Some of the colorful illustrations that filled later publications went on to become sought-after works of art in their own right. Additionally, the enchanting nature of the stories themselves continues to bring fond memories to the old and young. 

 

“I have always imagined that paradise will be a kind of library.” —Jorge Luis Borges

 

The best place to begin is where you are. Start with the books you have and believe you may want to reread in the future. Then start to expand from there. Don’t despair if you never quite understood the classics you read ’way back when life was far more interesting outside school than inside, those heavy tomes that seemed to be merely items that teachers required you to check off a list each year. It’s never too late to read what are called the classics. Various websites have lists of the best, by the century, by the author, by the most influential in their time, and by the most-loved.

There are no wrong choices here. This is your library, and the books you choose to line the shelves—or stack on the floor—are the ones that will bring you back again and again. You may be a fan of fiction, love historical biographies, or be a fan of science fiction. If you lean more toward non-fiction, another world is available to find the subject matter that interests you. That is the key to any worthy library: The books that are interesting to you!

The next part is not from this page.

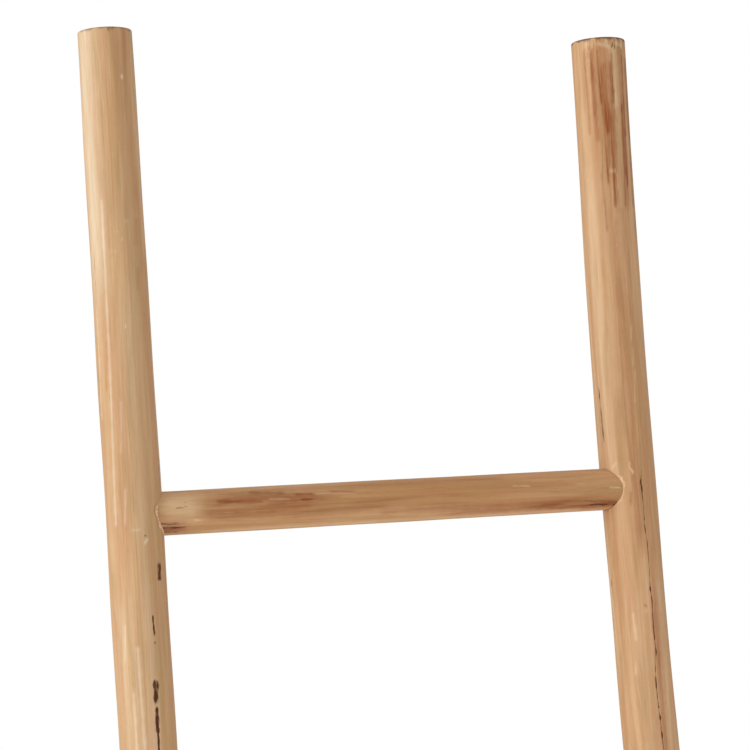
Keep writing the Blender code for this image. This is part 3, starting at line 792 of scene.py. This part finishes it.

Regardless of the space you have, if you start collecting books of every description, old and new, classic, drama, or poetry, then you’ll soon find yourself with a library where you’ll enjoy spending time with your books. You’ll also start searching in bookstores, in libraries for their annual sales, in estate and garage sales, and elsewhere. But most importantly, you’ll find your world changing as you take time each day to spend in your library, among your “friends,” as you learn more than you ever thought possible.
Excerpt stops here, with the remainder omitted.